- **Goal**
Extract every line of the material below and reproduce it faithfully.

= = = =

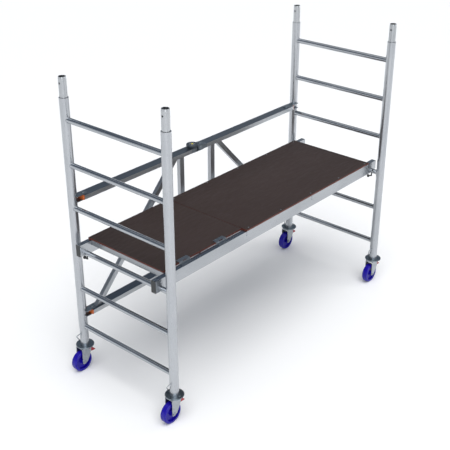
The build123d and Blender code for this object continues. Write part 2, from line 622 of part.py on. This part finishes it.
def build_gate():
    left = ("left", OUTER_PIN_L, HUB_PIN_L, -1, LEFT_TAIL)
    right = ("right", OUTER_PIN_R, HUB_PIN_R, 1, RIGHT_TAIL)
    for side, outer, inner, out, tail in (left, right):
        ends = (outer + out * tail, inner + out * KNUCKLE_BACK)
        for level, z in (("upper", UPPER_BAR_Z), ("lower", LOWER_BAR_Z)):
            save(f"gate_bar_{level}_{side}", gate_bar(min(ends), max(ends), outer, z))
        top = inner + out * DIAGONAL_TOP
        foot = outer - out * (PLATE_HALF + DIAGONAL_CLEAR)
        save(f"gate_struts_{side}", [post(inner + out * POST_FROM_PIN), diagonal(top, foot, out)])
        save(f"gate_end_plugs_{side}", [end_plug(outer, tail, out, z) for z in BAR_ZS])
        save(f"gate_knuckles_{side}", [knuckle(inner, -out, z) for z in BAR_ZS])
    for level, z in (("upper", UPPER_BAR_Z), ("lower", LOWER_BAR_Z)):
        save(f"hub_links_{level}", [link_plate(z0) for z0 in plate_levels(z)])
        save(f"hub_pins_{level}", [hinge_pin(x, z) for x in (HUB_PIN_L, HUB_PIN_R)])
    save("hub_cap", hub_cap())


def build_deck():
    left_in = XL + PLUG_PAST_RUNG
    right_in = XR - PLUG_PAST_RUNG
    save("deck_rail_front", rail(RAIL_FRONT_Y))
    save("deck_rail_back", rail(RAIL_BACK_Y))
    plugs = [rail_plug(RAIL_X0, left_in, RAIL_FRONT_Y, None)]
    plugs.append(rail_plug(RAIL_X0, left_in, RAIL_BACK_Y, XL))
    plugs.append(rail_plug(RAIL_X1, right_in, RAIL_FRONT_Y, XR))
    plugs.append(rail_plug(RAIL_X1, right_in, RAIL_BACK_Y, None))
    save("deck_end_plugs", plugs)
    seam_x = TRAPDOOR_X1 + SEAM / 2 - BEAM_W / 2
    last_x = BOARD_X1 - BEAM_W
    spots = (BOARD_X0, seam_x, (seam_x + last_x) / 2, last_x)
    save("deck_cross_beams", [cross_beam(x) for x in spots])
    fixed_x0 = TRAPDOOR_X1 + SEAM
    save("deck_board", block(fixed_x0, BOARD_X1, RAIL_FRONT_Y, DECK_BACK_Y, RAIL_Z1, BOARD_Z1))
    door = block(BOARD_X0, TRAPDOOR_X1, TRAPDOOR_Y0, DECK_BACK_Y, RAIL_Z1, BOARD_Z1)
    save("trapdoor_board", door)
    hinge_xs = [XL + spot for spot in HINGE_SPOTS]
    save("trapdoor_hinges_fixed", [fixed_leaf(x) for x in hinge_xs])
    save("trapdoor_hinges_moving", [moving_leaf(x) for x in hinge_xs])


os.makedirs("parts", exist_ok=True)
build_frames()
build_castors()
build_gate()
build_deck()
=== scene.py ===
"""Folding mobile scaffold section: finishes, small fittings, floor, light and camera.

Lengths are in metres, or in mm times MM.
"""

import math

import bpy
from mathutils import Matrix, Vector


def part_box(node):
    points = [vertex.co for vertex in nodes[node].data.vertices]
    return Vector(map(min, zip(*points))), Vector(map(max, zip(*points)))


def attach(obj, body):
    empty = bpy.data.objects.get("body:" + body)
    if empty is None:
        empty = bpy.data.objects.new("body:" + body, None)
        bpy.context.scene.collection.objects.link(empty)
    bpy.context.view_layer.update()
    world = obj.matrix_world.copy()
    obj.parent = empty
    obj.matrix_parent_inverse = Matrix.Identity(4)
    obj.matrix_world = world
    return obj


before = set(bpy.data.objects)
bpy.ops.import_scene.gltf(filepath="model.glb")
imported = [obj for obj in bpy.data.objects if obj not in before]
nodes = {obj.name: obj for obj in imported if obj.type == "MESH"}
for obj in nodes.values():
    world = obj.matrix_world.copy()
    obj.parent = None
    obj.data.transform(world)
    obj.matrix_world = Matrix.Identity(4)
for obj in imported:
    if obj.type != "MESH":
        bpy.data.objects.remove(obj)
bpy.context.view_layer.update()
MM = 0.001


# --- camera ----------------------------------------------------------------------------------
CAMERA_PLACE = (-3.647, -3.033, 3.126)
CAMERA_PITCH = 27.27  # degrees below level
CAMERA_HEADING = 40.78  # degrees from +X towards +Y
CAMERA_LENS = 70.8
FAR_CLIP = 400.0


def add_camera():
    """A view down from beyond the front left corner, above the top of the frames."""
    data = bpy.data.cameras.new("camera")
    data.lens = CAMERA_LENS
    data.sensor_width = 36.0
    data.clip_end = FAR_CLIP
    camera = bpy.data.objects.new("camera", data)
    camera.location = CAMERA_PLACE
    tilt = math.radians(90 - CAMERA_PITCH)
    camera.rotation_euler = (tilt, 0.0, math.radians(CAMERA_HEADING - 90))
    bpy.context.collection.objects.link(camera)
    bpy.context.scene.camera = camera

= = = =

- **Expected answer**
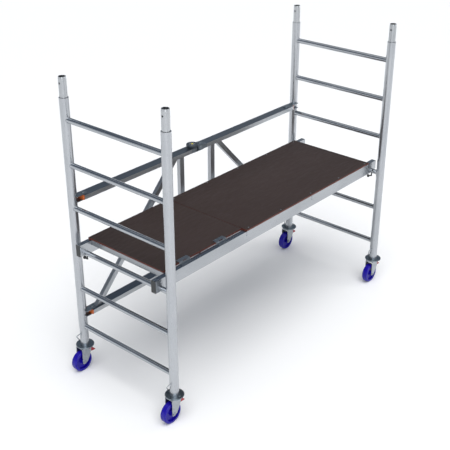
The build123d and Blender code for this object continues. Write part 2, from line 622 of part.py on. This part finishes it.
def build_gate():
    left = ("left", OUTER_PIN_L, HUB_PIN_L, -1, LEFT_TAIL)
    right = ("right", OUTER_PIN_R, HUB_PIN_R, 1, RIGHT_TAIL)
    for side, outer, inner, out, tail in (left, right):
        ends = (outer + out * tail, inner + out * KNUCKLE_BACK)
        for level, z in (("upper", UPPER_BAR_Z), ("lower", LOWER_BAR_Z)):
            save(f"gate_bar_{level}_{side}", gate_bar(min(ends), max(ends), outer, z))
        top = inner + out * DIAGONAL_TOP
        foot = outer - out * (PLATE_HALF + DIAGONAL_CLEAR)
        save(f"gate_struts_{side}", [post(inner + out * POST_FROM_PIN), diagonal(top, foot, out)])
        save(f"gate_end_plugs_{side}", [end_plug(outer, tail, out, z) for z in BAR_ZS])
        save(f"gate_knuckles_{side}", [knuckle(inner, -out, z) for z in BAR_ZS])
    for level, z in (("upper", UPPER_BAR_Z), ("lower", LOWER_BAR_Z)):
        save(f"hub_links_{level}", [link_plate(z0) for z0 in plate_levels(z)])
        save(f"hub_pins_{level}", [hinge_pin(x, z) for x in (HUB_PIN_L, HUB_PIN_R)])
    save("hub_cap", hub_cap())


def build_deck():
    left_in = XL + PLUG_PAST_RUNG
    right_in = XR - PLUG_PAST_RUNG
    save("deck_rail_front", rail(RAIL_FRONT_Y))
    save("deck_rail_back", rail(RAIL_BACK_Y))
    plugs = [rail_plug(RAIL_X0, left_in, RAIL_FRONT_Y, None)]
    plugs.append(rail_plug(RAIL_X0, left_in, RAIL_BACK_Y, XL))
    plugs.append(rail_plug(RAIL_X1, right_in, RAIL_FRONT_Y, XR))
    plugs.append(rail_plug(RAIL_X1, right_in, RAIL_BACK_Y, None))
    save("deck_end_plugs", plugs)
    seam_x = TRAPDOOR_X1 + SEAM / 2 - BEAM_W / 2
    last_x = BOARD_X1 - BEAM_W
    spots = (BOARD_X0, seam_x, (seam_x + last_x) / 2, last_x)
    save("deck_cross_beams", [cross_beam(x) for x in spots])
    fixed_x0 = TRAPDOOR_X1 + SEAM
    save("deck_board", block(fixed_x0, BOARD_X1, RAIL_FRONT_Y, DECK_BACK_Y, RAIL_Z1, BOARD_Z1))
    door = block(BOARD_X0, TRAPDOOR_X1, TRAPDOOR_Y0, DECK_BACK_Y, RAIL_Z1, BOARD_Z1)
    save("trapdoor_board", door)
    hinge_xs = [XL + spot for spot in HINGE_SPOTS]
    save("trapdoor_hinges_fixed", [fixed_leaf(x) for x in hinge_xs])
    save("trapdoor_hinges_moving", [moving_leaf(x) for x in hinge_xs])


os.makedirs("parts", exist_ok=True)
build_frames()
build_castors()
build_gate()
build_deck()
=== scene.py ===
"""Folding mobile scaffold section: finishes, small fittings, floor, light and camera.

Lengths are in metres, or in mm times MM.
"""

import math

import bpy
from mathutils import Matrix, Vector


def part_box(node):
    points = [vertex.co for vertex in nodes[node].data.vertices]
    return Vector(map(min, zip(*points))), Vector(map(max, zip(*points)))


def attach(obj, body):
    empty = bpy.data.objects.get("body:" + body)
    if empty is None:
        empty = bpy.data.objects.new("body:" + body, None)
        bpy.context.scene.collection.objects.link(empty)
    bpy.context.view_layer.update()
    world = obj.matrix_world.copy()
    obj.parent = empty
    obj.matrix_parent_inverse = Matrix.Identity(4)
    obj.matrix_world = world
    return obj


before = set(bpy.data.objects)
bpy.ops.import_scene.gltf(filepath="model.glb")
imported = [obj for obj in bpy.data.objects if obj not in before]
nodes = {obj.name: obj for obj in imported if obj.type == "MESH"}
for obj in nodes.values():
    world = obj.matrix_world.copy()
    obj.parent = None
    obj.data.transform(world)
    obj.matrix_world = Matrix.Identity(4)
for obj in imported:
    if obj.type != "MESH":
        bpy.data.objects.remove(obj)
bpy.context.view_layer.update()
MM = 0.001


# --- camera ----------------------------------------------------------------------------------
CAMERA_PLACE = (-3.647, -3.033, 3.126)
CAMERA_PITCH = 27.27  # degrees below level
CAMERA_HEADING = 40.78  # degrees from +X towards +Y
CAMERA_LENS = 70.8
FAR_CLIP = 400.0


def add_camera():
    """A view down from beyond the front left corner, above the top of the frames."""
    data = bpy.data.cameras.new("camera")
    data.lens = CAMERA_LENS
    data.sensor_width = 36.0
    data.clip_end = FAR_CLIP
    camera = bpy.data.objects.new("camera", data)
    camera.location = CAMERA_PLACE
    tilt = math.radians(90 - CAMERA_PITCH)
    camera.rotation_euler = (tilt, 0.0, math.radians(CAMERA_HEADING - 90))
    bpy.context.collection.objects.link(camera)
    bpy.context.scene.camera = camera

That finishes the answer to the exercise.